— START OF MATERIAL FOR THE TASK —
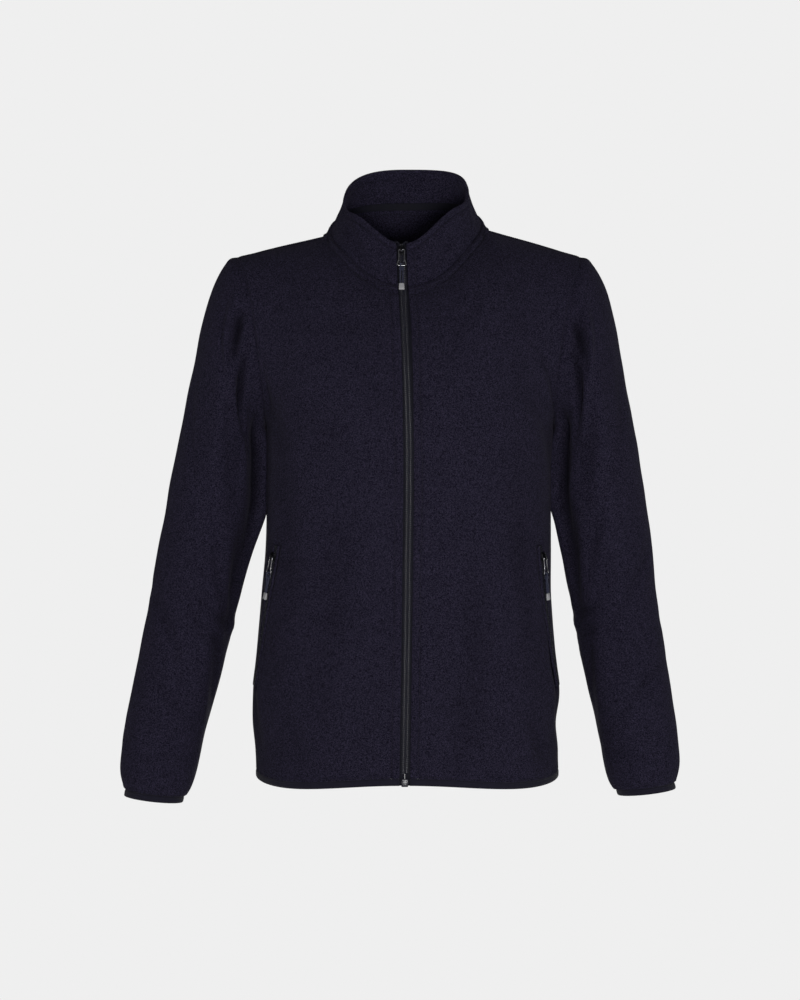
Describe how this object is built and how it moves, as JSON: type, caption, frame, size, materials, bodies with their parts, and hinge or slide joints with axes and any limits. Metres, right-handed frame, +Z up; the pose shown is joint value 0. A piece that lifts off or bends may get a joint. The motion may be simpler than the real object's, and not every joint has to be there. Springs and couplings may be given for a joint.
{
  "type": "fleece zip jacket",
  "caption": "Women's fitted fleece jacket with a stand collar, set-in long sleeves, a full front zip and zipped slot pockets, filled out as if worn.",
  "frame": {"origin": "middle of the neck opening, level with the highest points of the shoulders", "axes": "+Z up along the wearer's back, -Y out of the front with the zip, +X to the wearer's left"},
  "size_m": [0.6444, 0.2546, 0.7417],
  "materials": {
    "fleece": "very dark navy micro-fleece, matt with a short nap",
    "binding": "dark navy knitted elastic, matt",
    "zip_tape": "dark navy woven tape",
    "zip_coil": "dark navy moulded nylon coil, satin",
    "dark_metal": "dark lacquered metal, satin",
    "bright_metal": "bright plated wire",
    "puller_cord": "navy braided cord",
    "puller_tip": "pale grey moulded plastic, satin"
  },
  "bodies": {
    "jacket": {"back": "fleece", "collar": "fleece", "cuff_binding_left": "binding", "cuff_binding_right": "binding", "front_left": "fleece", "front_right": "fleece", "front_slider": "dark_metal", "hem_binding": "binding", "neck_tape": "zip_tape", "pocket_left_coil": "zip_coil", "pocket_left_slider": "dark_metal", "pocket_left_tape": "zip_tape", "pocket_right_coil": "zip_coil", "pocket_right_slider": "dark_metal", "pocket_right_tape": "zip_tape", "sleeve_left": "fleece", "sleeve_right": "fleece", "zip_box": "dark_metal", "zip_coil_left": "zip_coil", "zip_coil_right": "zip_coil", "zip_tape_left": "zip_tape", "zip_tape_right": "zip_tape"},
    "front_pull": {"front_bail": "bright_metal", "front_cord": "puller_cord", "front_tip": "puller_tip"},
    "pocket_left_pull": {"pocket_left_bail": "bright_metal", "pocket_left_cord": "puller_cord", "pocket_left_tip": "puller_tip"},
    "pocket_right_pull": {"pocket_right_bail": "bright_metal", "pocket_right_cord": "puller_cord", "pocket_right_tip": "puller_tip"}
  },
  "joints": [
    {"name": "front_pull_hinge", "type": "hinge", "parent": "jacket", "child": "front_pull", "pos_m": [-0.00519, -0.06813, -0.02542], "axis": [-1, 0, 0], "range_deg": [0, 160]},
    {"name": "pocket_left_pull_hinge", "type": "hinge", "parent": "jacket", "child": "pocket_left_pull", "pos_m": [0.15918, -0.0613, -0.37757], "axis": [-0.5022, -0.8421, -0.1965], "range_deg": [0, 150]},
    {"name": "pocket_right_pull_hinge", "type": "hinge", "parent": "jacket", "child": "pocket_right_pull", "pos_m": [-0.1546, -0.06175, -0.37724], "axis": [-0.4811, 0.8449, 0.234], "range_deg": [0, 150]}
  ]
}
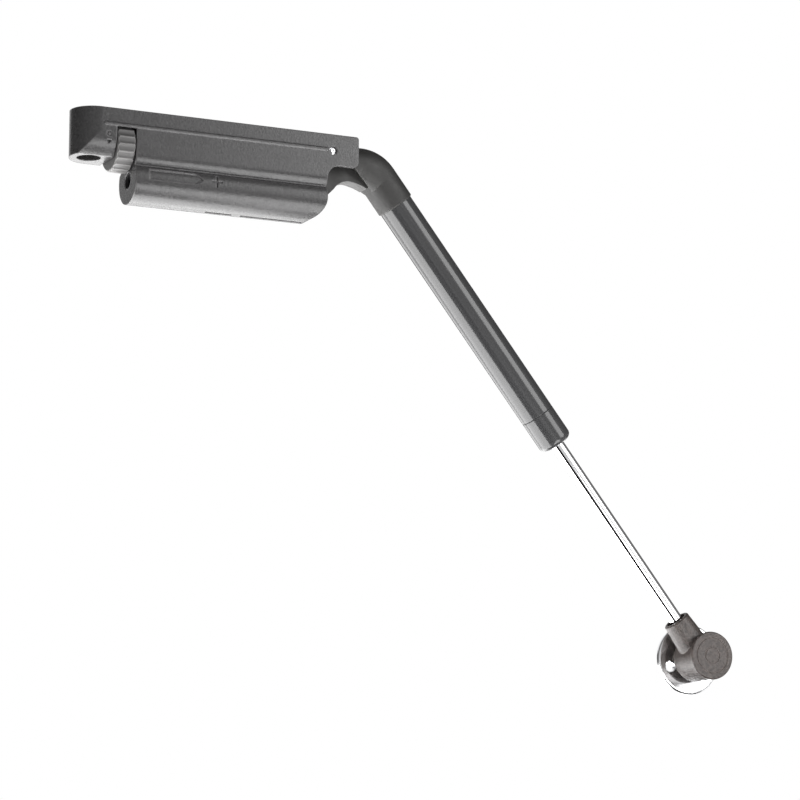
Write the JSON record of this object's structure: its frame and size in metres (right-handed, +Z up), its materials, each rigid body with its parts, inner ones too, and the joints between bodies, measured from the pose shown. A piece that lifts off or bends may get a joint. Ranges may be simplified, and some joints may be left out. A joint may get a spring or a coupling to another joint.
{
  "type": "gas strut stay",
  "caption": "Stay for a cabinet flap: a sprung pivot housing with a thumbwheel, a bent arm on a gas strut, and a ball joint on a round screw flange.",
  "frame": {"origin": "on the housing's flat top face, on the axis of the screw hole in its lug", "axes": "+X along the housing from the lug to the arm, +Y from the front face to the back, towards the flange, +Z up, out of the top face"},
  "size_m": [0.3101, 0.0225, 0.2272],
  "materials": {
    "housing_paint": "satin grey paint with a fine grain",
    "arm_paint": "satin grey paint with a fine grain",
    "tube_paint": "semi-gloss grey paint",
    "zinc_steel": "zinc-plated steel",
    "bright_steel": "bright steel",
    "spring_steel": "oiled spring steel",
    "brass": "machined",
    "nylon": "natural nylon",
    "wheel_plastic": "moulded grey plastic",
    "seal_rubber": "smooth nitrile rubber",
    "rod_chrome": "ground and hard-chromed",
    "flange_chrome": "polished chrome plate"
  },
  "bodies": {
    "housing": {"front_shell": "housing_paint", "rear_shell": "housing_paint", "shell_screws": "zinc_steel", "pivot_pin": "bright_steel", "pivot_washers": "nylon", "trim_spring": "spring_steel", "lift_spring": "spring_steel"},
    "trim_wheel": {"thumbwheel": "wheel_plastic", "trim_spindle": "zinc_steel"},
    "trim_carriage": {"trim_nut": "brass"},
    "adjuster": {"adjusting_screw": "zinc_steel"},
    "adjuster_seat": {"spring_seat": "zinc_steel"},
    "push_carriage": {"plunger": "zinc_steel", "push_fork": "zinc_steel", "fork_screw": "zinc_steel"},
    "arm": {"arm_elbow": "arm_paint", "pivot_bush": "brass", "crank_pin": "bright_steel", "crank_rollers": "bright_steel", "strut_tube": "tube_paint", "tube_plug": "zinc_steel", "rod_guide": "nylon", "rod_seal": "seal_rubber", "tube_end_cap": "tube_paint"},
    "rod": {"piston_rod": "rod_chrome", "piston": "nylon", "piston_ring": "seal_rubber", "piston_nut": "zinc_steel", "rod_end_socket": "arm_paint", "socket_cap": "arm_paint"},
    "swivel": {"ball_liner": "nylon"},
    "foot": {"ball_stud": "flange_chrome", "mounting_flange": "flange_chrome"}
  },
  "joints": [
    {"name": "trim_turn", "type": "hinge", "parent": "housing", "child": "trim_wheel", "pos_m": [0.0129, 0, -0.0138], "axis": [1, 0, 0], "range_deg": [0, 1440]},
    {"name": "trim_slide", "type": "slide", "parent": "housing", "child": "trim_carriage", "axis": [1, 0, 0], "range_m": [0, 0.006]},
    {"name": "adjust_turn", "type": "hinge", "parent": "housing", "child": "adjuster", "pos_m": [0.03, 0, -0.0273], "axis": [1, 0, 0], "range_deg": [0, 1440]},
    {"name": "adjust_slide", "type": "slide", "parent": "housing", "child": "adjuster_seat", "axis": [1, 0, 0], "range_m": [0, 0.006]},
    {"name": "arm_pivot", "type": "hinge", "parent": "housing", "child": "arm", "pos_m": [0.1051, 0, -0.007], "axis": [0, 1, 0], "range_deg": [0, 56], "stiffness_Nm_per_rad": 2, "springref_deg": -20.05},
    {"name": "push_slide", "type": "slide", "parent": "housing", "child": "push_carriage", "axis": [-1, 0, 0], "range_m": [0, 0.0137], "deforming": ["lift_spring", "trim_spring"]},
    {"name": "rod_slide", "type": "slide", "parent": "arm", "child": "rod", "axis": [-0.6205, 0, 0.7842], "range_m": [0, 0.09], "stiffness_N_per_m": 300, "springref_m": -0.33},
    {"name": "socket_swivel", "type": "hinge", "parent": "rod", "child": "swivel", "pos_m": [0.28667, 0, -0.21184], "axis": [0, 1, 0], "continuous": true},
    {"name": "foot_tilt", "type": "hinge", "parent": "swivel", "child": "foot", "pos_m": [0.28667, 0, -0.21184], "axis": [0.7842, 0, 0.6205], "range_deg": [-8, 8]}
  ],
  "couplings": [
    {"joint": "trim_turn", "follows": "trim_slide", "rad_per_m": 4188.8},
    {"joint": "adjust_turn", "follows": "adjust_slide", "rad_per_m": 4188.8},
    {"joint": "push_slide", "follows": "arm_pivot", "m_per_rad": 0.014007}
  ]
}
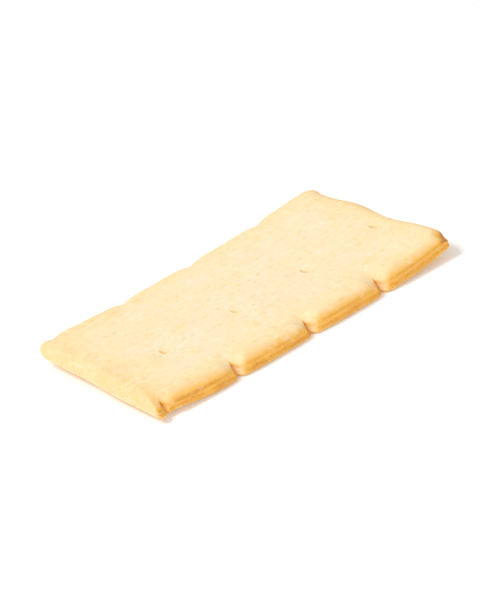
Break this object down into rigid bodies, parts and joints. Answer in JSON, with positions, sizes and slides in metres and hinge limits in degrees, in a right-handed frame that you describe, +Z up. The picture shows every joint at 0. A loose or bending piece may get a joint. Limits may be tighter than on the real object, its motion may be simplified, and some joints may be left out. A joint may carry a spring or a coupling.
{
  "type": "olive oil cracker",
  "caption": "Thin oblong baked cracker with pillowy edges, a notched long side, one sunken corner, a row of docking slits and gently lifted ends.",
  "frame": {"origin": "middle of the cracker's box in X and Y, level with the flat foot of its underside", "axes": "+X along the cracker towards the end with the sunken corner, -Y towards the notched long edge, +Z up out of the baked top"},
  "size_m": [0.0452, 0.0332, 0.0033],
  "materials": {
    "crust": "dry matt baked dough, cream on top and golden at the edges and below"
  },
  "bodies": {
    "root": {"cracker": "crust"}
  },
  "joints": []
}
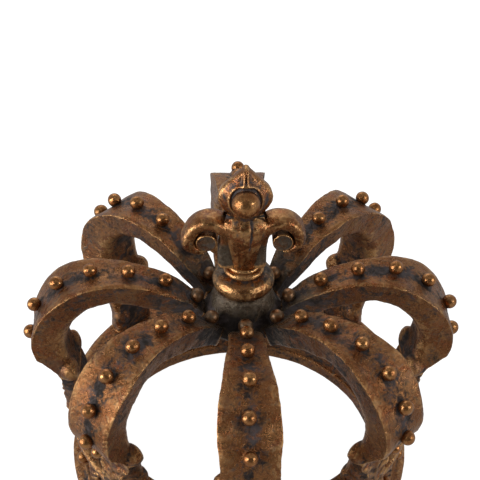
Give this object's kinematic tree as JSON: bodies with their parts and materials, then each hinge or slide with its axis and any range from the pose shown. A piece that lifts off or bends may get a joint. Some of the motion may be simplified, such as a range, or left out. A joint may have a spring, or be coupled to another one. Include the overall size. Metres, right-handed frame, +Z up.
{
  "type": "crown",
  "caption": "Open arched display crown: beaded straps spring from a footed circlet and dip to a hub that carries a fleur-de-lis finial.",
  "frame": {"origin": "centre of the ring that the crown stands on, at the height of the surface it rests on", "axes": "+Z up through the finial, the front arch towards -Y, +X to the right seen from the front"},
  "size_m": [0.2566, 0.2566, 0.2215],
  "materials": {
    "aged_bronze": "antique bronze patina with gold rubbed on the edges",
    "polished_bronze": "polished copper gold",
    "zinc_steel": "plain zinc"
  },
  "bodies": {
    "root": {"circlet_band": "aged_bronze", "lower_rim": "aged_bronze", "upper_rim": "aged_bronze", "band_beads": "polished_bronze", "band_leaves": "aged_bronze", "arch_front": "aged_bronze", "foot_front": "aged_bronze", "arch_beads_front": "polished_bronze", "arch_front_right": "aged_bronze", "foot_front_right": "aged_bronze", "arch_beads_front_right": "polished_bronze", "arch_right": "aged_bronze", "foot_right": "aged_bronze", "arch_beads_right": "polished_bronze", "arch_back_right": "aged_bronze", "foot_back_right": "aged_bronze", "arch_beads_back_right": "polished_bronze", "arch_back": "aged_bronze", "foot_back": "aged_bronze", "arch_beads_back": "polished_bronze", "arch_back_left": "aged_bronze", "foot_back_left": "aged_bronze", "arch_beads_back_left": "polished_bronze", "arch_left": "aged_bronze", "foot_left": "aged_bronze", "arch_beads_left": "polished_bronze", "arch_front_left": "aged_bronze", "foot_front_left": "aged_bronze", "arch_beads_front_left": "polished_bronze", "heel_beads": "polished_bronze", "hub": "aged_bronze", "hub_washer": "zinc_steel", "hub_nut": "zinc_steel", "finial_stud": "zinc_steel", "collar_lower": "aged_bronze", "collar_middle": "aged_bronze", "collar_upper": "aged_bronze", "finial_stem": "aged_bronze", "petal_front": "aged_bronze", "petal_back": "aged_bronze", "scroll_left": "aged_bronze", "scroll_right": "aged_bronze", "bud": "aged_bronze", "pearls": "polished_bronze"}
  },
  "joints": []
}
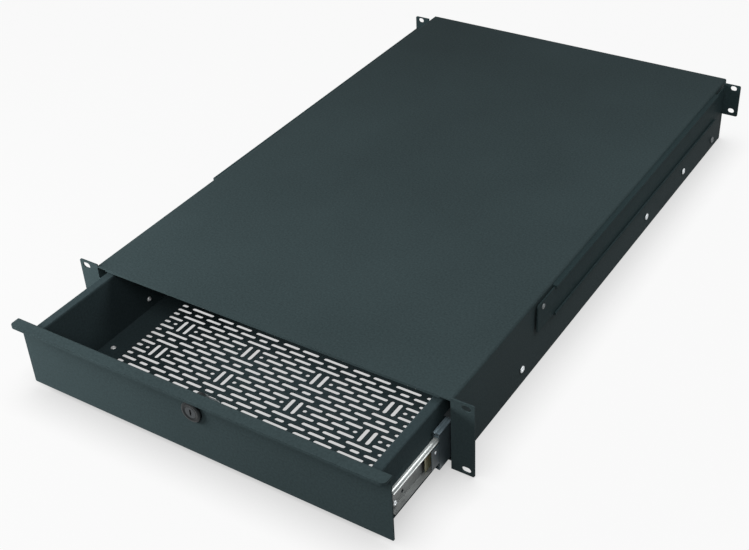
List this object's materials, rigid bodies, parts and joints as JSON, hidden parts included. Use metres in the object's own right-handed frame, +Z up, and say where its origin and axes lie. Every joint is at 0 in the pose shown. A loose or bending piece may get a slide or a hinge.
— END OF MATERIAL FOR THE TASK —
▸ EXERCISE PROMPT
Find the lines above holding the word "each" and show them.

▸ EXERCISE RESULT
Write the JSON record of this object's structure: its frame and size in metres (right-handed, +Z up), its materials, each rigid body with its parts, inner ones too, and the joints between bodies, measured from the pose shown. A piece that lifts off or bends may get a joint. Ranges may be simplified, and some joints may be left out. A joint may get a spring or a coupling to another joint.
Give this object's kinematic tree as JSON: bodies with their parts and materials, then each hinge or slide with its axis and any range from the pose shown. A piece that lifts off or bends may get a joint. Some of the motion may be simplified, such as a range, or left out. A joint may have a spring, or be coupled to another one. Include the overall size. Metres, right-handed frame, +Z up.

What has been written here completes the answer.